The problem with postmodernist theory comes in when young artists are convinced through postmodernist horseshit that the entire artistic universe available to them isn't available anymore because it's been already done before. So, they set out to do something absurdist because it fits in with this "postmodernism" garbage. Why do you think so much terrible art is being made today? This is exactly the reason. Well, this and an abundance of lack of talent among established artists, emerging artists, and just about everyone else who tries to make art.

Artists that add their name to their respective artistic canons throughout history have always borrowed from the past and gained inclusion into the canon by paying the appropriate homage to the past that the current time demands and by also adding some novel element that progresses the art forward.

case in point: Vincent Van Gogh. Van Gogh, as we know, is the A-number one king daddy in today's art market. His works fetch the highest prices. He's widely recognized as a visionary genius. And he is.
But, with Van Gogh, or with any artist, one can deconstruct the work with a critical eye and see the influences/. For Van Gogh, it was the work of Millet. And he copies Millet in his early work in his very crude way. He finally flowers later on after coming into contact with his contemporaries: Gauguin, Pissarro, Toulouse-Lautrec, etc. which he also apes in his own way.

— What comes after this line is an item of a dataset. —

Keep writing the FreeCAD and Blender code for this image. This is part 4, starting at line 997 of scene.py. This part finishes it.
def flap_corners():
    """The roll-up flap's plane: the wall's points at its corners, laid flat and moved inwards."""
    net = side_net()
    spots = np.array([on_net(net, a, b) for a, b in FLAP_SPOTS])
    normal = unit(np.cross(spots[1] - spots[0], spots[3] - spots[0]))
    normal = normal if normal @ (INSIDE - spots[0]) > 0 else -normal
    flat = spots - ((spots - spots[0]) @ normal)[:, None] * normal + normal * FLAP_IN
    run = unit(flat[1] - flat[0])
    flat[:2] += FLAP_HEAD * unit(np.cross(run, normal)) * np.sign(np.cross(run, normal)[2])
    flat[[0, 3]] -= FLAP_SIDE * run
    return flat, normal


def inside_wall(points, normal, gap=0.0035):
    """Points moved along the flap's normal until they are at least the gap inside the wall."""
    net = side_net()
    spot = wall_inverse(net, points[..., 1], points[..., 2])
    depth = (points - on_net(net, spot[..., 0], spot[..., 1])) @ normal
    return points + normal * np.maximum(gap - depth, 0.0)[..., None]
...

Moreover, his meager collection of Japanese wood-block prints were an instrumental inspiration to his art. Van Gogh's work helped to bring over to the Western world an Eastern conception of negative space and pictorial composition.

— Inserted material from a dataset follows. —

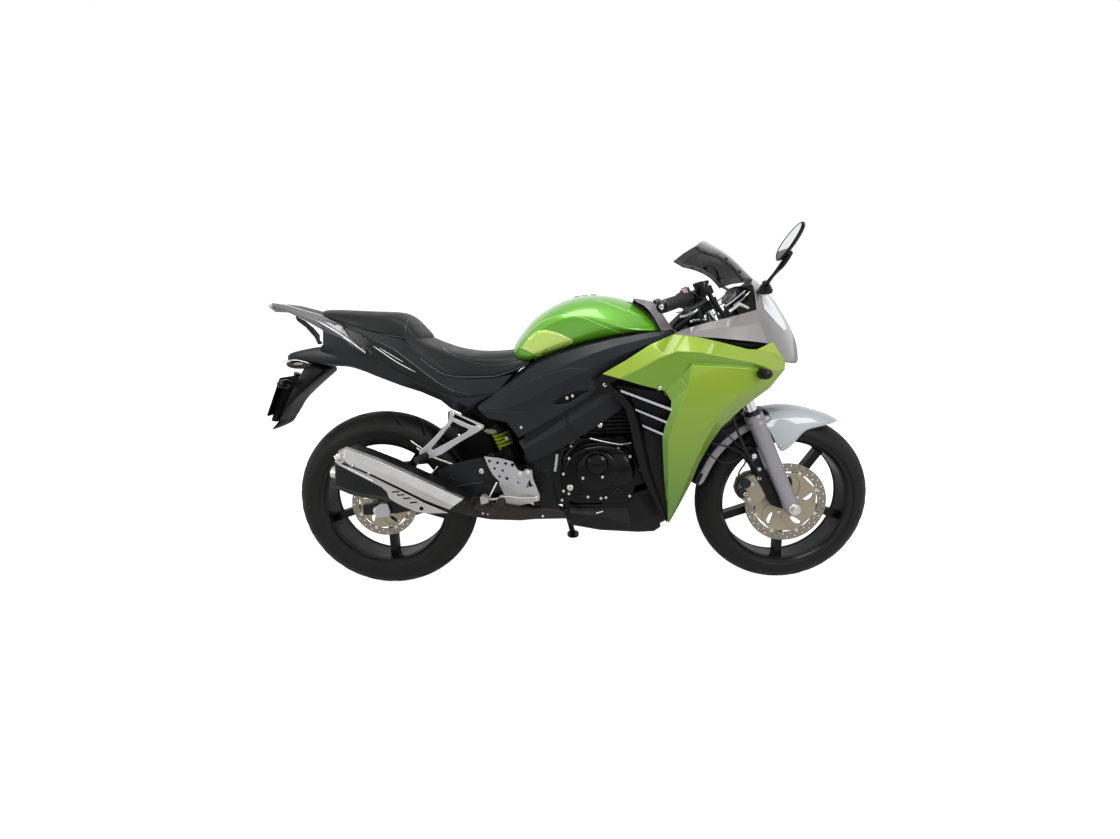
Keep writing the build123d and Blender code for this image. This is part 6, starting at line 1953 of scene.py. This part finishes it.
# %% Mirrors
long_half, short_half, tilt_up = 80, 20, radians(22)
mirror_centre = Vector((1211, -345, 1093))
long_way = Vector((0, -cos(tilt_up), sin(tilt_up)))
short_way = Vector((0.10, sin(tilt_up), cos(tilt_up))).normalized()
back_way = Vector((1, 0, -0.1)).normalized()


def oval(scale, push, count=40):
    ring = []
    for k in range(count):
        t = 2 * pi * k / count
        c, s = cos(t), sin(t)
        wide = long_half * (abs(c) ** 0.86) * (1 if c > 0 else -1)
        high = short_half * (abs(s) ** 0.82) * (1 if s > 0 else -1) * (1 - 0.22 * c)
        ring.append(mirror_centre + long_way * (wide - (1 - scale) * wide)
            + short_way * (high * scale) + back_way * push)
    return ring


shell_rings = [oval(0.9, -1), oval(0.95, -4), oval(1.0, -2), oval(1.0, 2), oval(0.94, 6),
    oval(0.78, 9), oval(0.5, 11), oval(0.16, 12)]
loft("mirror_shells", shell_rings, smooth_black, hides=["mirrors"], both=True, sharp=40)
loft("mirror_glass", [oval(0.92, -1.6), oval(0.92, -2.6)], mirror_glass, both=True)
stem = [(1231, -146, 1000), (1226, -200, 1018), (1222, -250, 1032), (1222, -292, 1048),
    (1220, -332, 1068)]
tube("mirror_stems", stem, 7, smooth_black, both=True, taper=[1.1, 0.7, 0.8, 1.3, 1.0])
turned("mirror_boots", Vector((1235, -138, 986)), (-0.1, -0.35, 1),
    [(-4, 0), (-4, 21), (4, 22), (6, 18), (10, 19), (12, 15), (17, 16), (19, 12), (30, 9), (30, 0)],
       hose_rubber, steps=28, both=True)
print("cockpit is on")
# %% [markdown]
# # The stage, the lamps and the camera
# A pale floor keeps the bike's shadow. Its white, and the world's, is seen by the camera and in
# gloss and glass, while the light itself stays at a plain level.

# %% Floor, world and lamps
FLOOR_REACH, FLOOR_GLOW, WORLD_LIGHT = 14, 0.8, 0.38


def seen_by_camera(tree):
    """One where the camera, a reflection or a clear part looks, zero for plain light."""
    path = add_node(tree, "ShaderNodeLightPath")
    both = add_node(tree, "ShaderNodeMath", {0: path.outputs["Is Camera Ray"],
        1: path.outputs["Is Glossy Ray"]},
                    operation="MAXIMUM")
    return add_node(tree, "ShaderNodeMath", {0: both.outputs[0],
        1: path.outputs["Is Transmission Ray"]},
                    operation="MAXIMUM").outputs[0]


floor_paint = bpy.data.materials.new("pale studio floor")
floor_paint.use_nodes = True
tree = floor_paint.node_tree
tree.nodes.clear()
dull = add_node(tree, "ShaderNodeBsdfDiffuse", {"Color": (0.9, 0.9, 0.9, 1)})
path = add_node(tree, "ShaderNodeLightPath")
level = add_node(tree, "ShaderNodeMath", {0: path.outputs["Is Camera Ray"], 1: FLOOR_GLOW},
    operation="MULTIPLY")
glow = add_node(tree, "ShaderNodeEmission", {"Color": (1, 1, 1, 1), "Strength": level.outputs[0]})
total = add_node(tree, "ShaderNodeAddShader", {0: dull.outputs[0], 1: glow.outputs[0]})
add_node(tree, "ShaderNodeOutputMaterial", {"Surface": total.outputs[0]})

floor_mesh = bpy.data.meshes.new("studio_floor")
floor_mesh.from_pydata([(x * FLOOR_REACH, y * FLOOR_REACH, 0)
    for x, y in ((-1, -1), (1, -1), (1, 1), (-1, 1))], [], [(0, 1, 2, 3)])
floor = bpy.data.objects.new("studio_floor", floor_mesh)
floor_mesh.materials.append(floor_paint)
bpy.context.collection.objects.link(floor)

world = bpy.data.worlds.new("studio")
bpy.context.scene.world = world
world.use_nodes = True
tree = world.node_tree
tree.nodes.clear()
strength = add_node(tree, "ShaderNodeMapRange", {"Value": seen_by_camera(tree),
    "To Min": WORLD_LIGHT, "To Max": 1.0})
sky = add_node(tree, "ShaderNodeBackground", {"Color": (1, 1, 1, 1),
    "Strength": strength.outputs[0]})
add_node(tree, "ShaderNodeOutputWorld", {"Surface": sky.outputs[0]})


def softbox(name, where, aim, size, power):
    """A square area lamp that looks at a point."""
    lamp = bpy.data.lights.new(name, "AREA")
    lamp.shape, lamp.size, lamp.energy = "SQUARE", size, power
    thing = bpy.data.objects.new(name, lamp)
    thing.location = where
    thing.rotation_euler = (Vector(aim) - Vector(where)).to_track_quat("-Z", "Y").to_euler()
    bpy.context.collection.objects.link(thing)


softbox("ceiling_panel", (0.2, -0.9, 3.2), (0, 0, 0.5), size=1.7, power=50)
softbox("front_panel", (2.4, -3.0, 2.2), (0.1, 0, 0.6), size=1.3, power=44)
softbox("rear_panel", (-2.6, -2.4, 1.8), (-0.2, 0, 0.5), size=1.2, power=26)

# %% [markdown]
# The photo was taken from about 1.7 m away with a wide lens, so the near side looms a little. The
# camera's place, turn and lens were fitted to the two wheels.

# %% Camera
yaw, pitch, roll, focal_px, image_width = 0.02653, -0.18251, 0.02647, 491.1, 1120
lens = bpy.data.cameras.new("photo_camera")
lens.sensor_width, lens.lens = 36, focal_px / image_width * 36
camera = bpy.data.objects.new("photo_camera", lens)
turn = Matrix.Rotation(yaw, 3, "Z") @ Matrix.Rotation(pitch, 3, "X") @ Matrix.Rotation(roll, 3, "Y")
right, ahead, above = (parked.to_3x3() @ turn.col[i] for i in range(3))
facing = Matrix((right.normalized(), above.normalized(), -ahead.normalized())).transposed()
camera.matrix_world = Matrix.Translation(parked @ Vector((654.27, -1659.37,
    891.54))) @ facing.to_4x4()
bpy.context.collection.objects.link(camera)
bpy.context.scene.camera = camera
bpy.context.scene.view_settings.view_transform = "Standard"
print("camera at", tuple(round(v, 3) for v in camera.matrix_world.translation))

I've just enumerated many ways in which Van Gogh isn't original, yet he's regarded as a visionary genius.
And I do think he is a visionary genius, but I'm just trying to make a point here.

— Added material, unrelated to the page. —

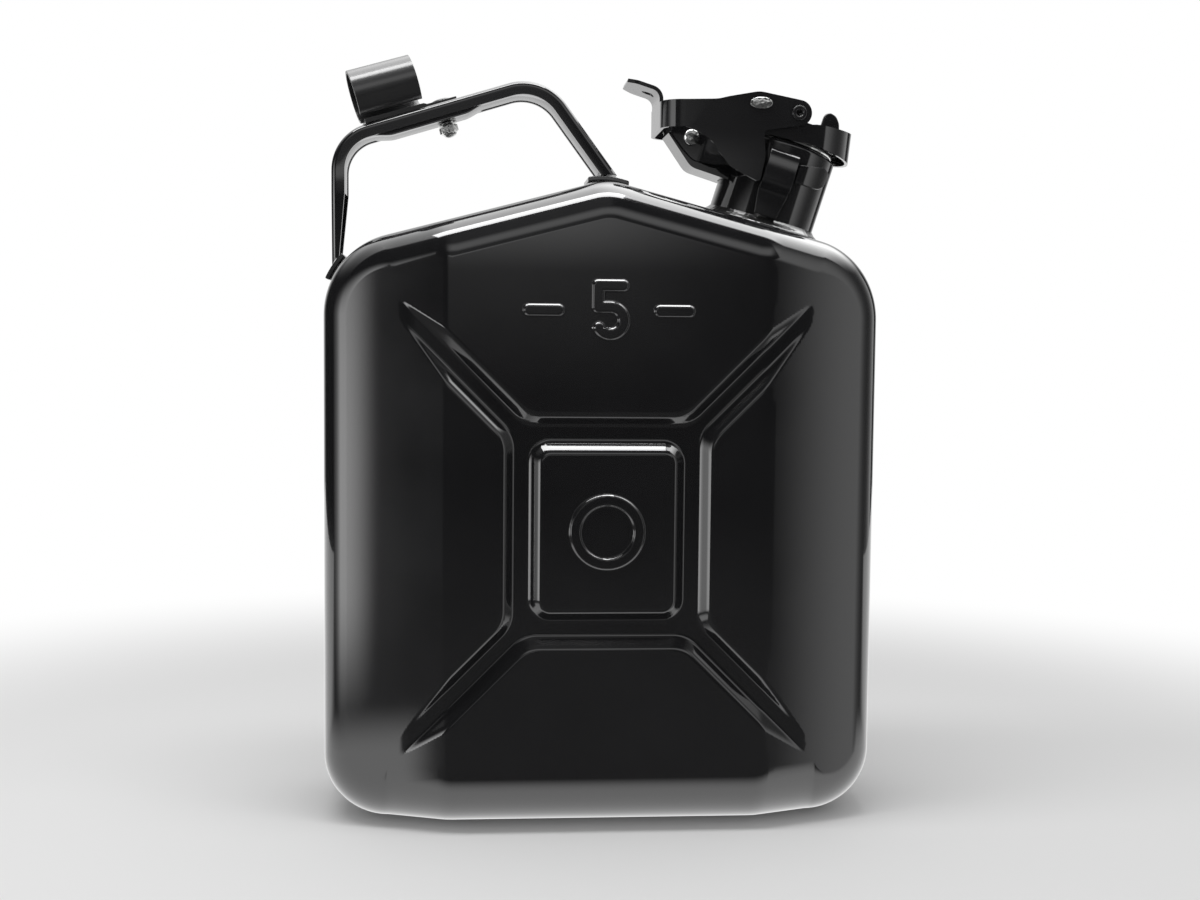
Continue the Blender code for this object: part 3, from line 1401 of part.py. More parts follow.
def spout_clip():
    """A strip rolled into a tube over the grip, with a tongue that the bolt holds down."""
    roll_low = FIT + CLIP_RISE
    centre_out = roll_low + CLIP_RADIUS
    start = -math.pi / 2
    section = []
    for radius, order in ((CLIP_RADIUS, 1), (CLIP_RADIUS - CLIP_SHEET, -1)):
        ring = [start + CLIP_TURN * i / CLIP_STEPS for i in range(CLIP_STEPS + 1)]
        for angle in ring[::order]:
            section.append((radius * math.cos(angle), centre_out + radius * math.sin(angle)))
    far = CLIP_START + CLIP_LENGTH
    rings = [[on_clip(along, out, y) for y, out in section] for along in (CLIP_START, far)]
    verts, faces = loft(rings)
    piece = finish_mesh("spout_clip", verts, faces, black_paint)
    tongue = []
    for along, high in (
        (CLIP_START + CLIP_SHEET, roll_low + CLIP_SHEET / 2), (far, roll_low + CLIP_SHEET / 2),
        (far + CLIP_RISE, FIT + CLIP_SHEET), (BOLT_PLACE + TONGUE_OVERHANG, FIT + CLIP_SHEET),
    ):
        tongue.append([
            on_clip(along, FIT, -TONGUE_HALF), on_clip(along, FIT, TONGUE_HALF),
            on_clip(along, high, TONGUE_HALF), on_clip(along, high, -TONGUE_HALF),
        ])
    boolean(piece, cutter("clip_tongue", loft(tongue)), "UNION")
    boolean(piece, grip_cutter("clip_bolt_cut", on_grip(BOLT_PLACE, 0.0, 0.0)))
    return piece


def bolt_piece(name, course, finish, steps=PIN_STEPS, turn=0.0):
    """A piece turned about the bolt's axis, square to the grip."""
    rings = []
    for radius, out in course:
        ring = []
        for i in range(steps):
            angle = turn + 2 * math.pi * i / steps
            ring.append(on_grip(BOLT_PLACE + radius * math.cos(angle), out, radius * math.sin(angle)))
        rings.append(ring)
    verts, faces = loft(rings)
    return finish_mesh(name, verts, faces, finish)


def clip_fasteners():
    seat = FIT + CLIP_SHEET + FIT
    under = -INSERT_DEPTH - FIT
    nut_top = under - WASHER_SHEET - FIT
    shank_end = nut_top - NUT_HEIGHT + OVERRUN / 2
    bolt_piece("clip_bolt", (
        (BOLT_RADIUS, shank_end), (BOLT_RADIUS, seat), (BOLT_HEAD_RADIUS, seat),
        (BOLT_HEAD_RADIUS * 0.85, seat + BOLT_HEAD * 0.7), (BOLT_HEAD_RADIUS * 0.4, seat + BOLT_HEAD),
    ), black_paint)
    washer = []
    for i in range(PIN_STEPS):
        angle = 2 * math.pi * i / PIN_STEPS
        ring = []
        for radius, out in (
            (BOLT_RADIUS + FIT, under), (WASHER_RADIUS, under),
            (WASHER_RADIUS, under - WASHER_SHEET), (BOLT_RADIUS + FIT, under - WASHER_SHEET),
        ):
            ring.append(on_grip(BOLT_PLACE + radius * math.cos(angle), out, radius * math.sin(angle)))
        washer.append(ring)
    verts, faces = loft(washer, closed_path=True)
    finish_mesh("clip_washer", verts, faces, zinc)
    across = NUT_ACROSS / 2 / math.cos(math.pi / 6)
    nut = bolt_piece("clip_nut", (
        (across, nut_top), (across, nut_top - NUT_HEIGHT),
        (across * 0.72, nut_top - NUT_HEIGHT - NUT_DOME * 0.6),
        (across * 0.3, nut_top - NUT_HEIGHT - NUT_DOME),
    ), zinc, steps=6)
    bore = cutter("nut_bore", upright_rod(BOLT_RADIUS + FIT, -NUT_HEIGHT, OVERRUN, PIN_STEPS))
    _, heading = grip_line()
    bore.location = on_grip(BOLT_PLACE, nut_top, 0.0)
    bore.rotation_euler = (0.0, -math.atan2(heading.y, heading.x), 0.0)
    boolean(nut, bore)


def build():
    neck = frame("neck_frame", None, NECK_ROOT, NECK_LEAN)
    arm = frame("lever_frame", neck, PIVOT, -NECK_LEAN)
    hole = cutter("neck_hole_cut", upright_rod(
        NECK_RADIUS + FIT, -NECK_TAIL * 3, NECK_TAIL * 3
    ), neck)
    for name, facing in (("shell_front", -1), ("shell_rear", 1)):
        boolean(tank_shell(name, facing), hole)
    seam_weld()
    neck_tube(neck)
    neck_weld(neck)
    mouth_ring(neck)
    vent_tube(neck)
    for end, side in (("front", -1), ("rear", 1)):
        hook_strap("hook_strap_" + end, side, neck)
        hook_wing("hook_wing_" + end, side, neck)
        lever_pivot_rivet("lever_pivot_rivet_" + end, side, arm)
        lever_stud("lever_stud_" + end, side, arm)
    hinge_bracket(neck)
    hinge_pin(neck)
    lid_bridge(neck)
    lid_disc(neck)
    lid_gasket(neck)
    lid_rivet(neck)
    lid_lug(neck)
    lever(arm)
    handle()
    handle_foot_left()
    handle_foot_right()
    grip_insert()
    spout_clip()
    clip_fasteners()


build()
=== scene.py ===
import json
import math

import bmesh
import bpy
import numpy as np
from mathutils import Matrix, Vector
from mathutils.geometry import delaunay_2d_cdt


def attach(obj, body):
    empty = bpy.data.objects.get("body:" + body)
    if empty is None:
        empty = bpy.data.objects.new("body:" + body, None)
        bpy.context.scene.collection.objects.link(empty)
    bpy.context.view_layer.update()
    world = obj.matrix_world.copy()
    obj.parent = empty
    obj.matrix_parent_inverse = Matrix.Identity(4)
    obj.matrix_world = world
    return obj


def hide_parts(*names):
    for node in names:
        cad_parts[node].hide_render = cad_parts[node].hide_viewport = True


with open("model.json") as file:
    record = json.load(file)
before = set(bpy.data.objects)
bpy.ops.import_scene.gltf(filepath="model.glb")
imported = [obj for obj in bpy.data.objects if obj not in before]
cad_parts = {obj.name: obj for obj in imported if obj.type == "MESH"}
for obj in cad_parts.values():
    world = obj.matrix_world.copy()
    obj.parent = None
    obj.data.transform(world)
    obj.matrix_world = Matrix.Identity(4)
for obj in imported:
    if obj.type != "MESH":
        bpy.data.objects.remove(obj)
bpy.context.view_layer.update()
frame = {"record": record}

# Tank halves
# Two deep-drawn halves of 1 mm sheet steel, stamped with a cross, a plateau and level marks, and
# sprayed with black gloss enamel. Each is one pressing, and they are welded together at the seam.

MM = 0.001
TANK_HALF_WIDTH = 117.5 * MM
PEAK_HEIGHT = 269.8 * MM
ROOF_ANGLE = math.radians(14.8)
DRAFT = math.tan(math.radians(4.0))
SHEET = 1.0 * MM
BOTTOM_RADIUS = 28.8 * MM
SHOULDER_RADIUS = 36.2 * MM
PEAK_RADIUS = 30.0 * MM
EDGE_RADIUS = 16.0 * MM
BOTTOM_EDGE_RADIUS = 27.0 * MM
SEAM_GAP = 0.15 * MM
PANEL_DEPTH = 54.1 * MM
MARK_RELIEF = 0.85 * MM
MARK_BEVEL = 1.25 * MM
CREASE_X = 64.5 * MM
CREASE_SOFTNESS = 1.6 * MM
SIDE_SLOPE = 0.375
GROOVE_DEPTH = 3.0 * MM
GROOVE_FADES = (30.3 * MM, 38.3 * MM, 100.3 * MM, 108.3 * MM)
GROOVE_LEVELS = [t * MM for t in (0.15, 1.0, 1.8, 2.5, 3.1, 3.7, 4.3, 4.9, 5.5, 6.3)]
GROOVE_FLOOR = 2.4 * MM
GROOVE_LAND = 6.0 * MM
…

By this point, I surely do hope that I have made it abundantly clear what "postmodernism" is truly about. As the speed of information and technology has progressed, we have simply sucked the mystery (and hence the symbolic meaning) out of everything.

Again:
The whole philosophy of postmodernism (as opposed to modernism) is merely a case of the lunatics running the asylum and is all a bunch of doublespeak bullshit because the critics ran out of words to creatively describe art. The rise of conceptualist art in the late '60s-early '70s threw them for a loop, you see; some called it "neo-dadism" at first. At any rate, Duchamp was crowned in effect by these esoteric snobs as art's last true visionary. And it was decided that everything after Duchamp is merely a kitschy hodgepodge of the art that came beforehand. And while this orientation often holds true, it still doesn't make it an absolute truth. It's really more of a guideline than a gospel.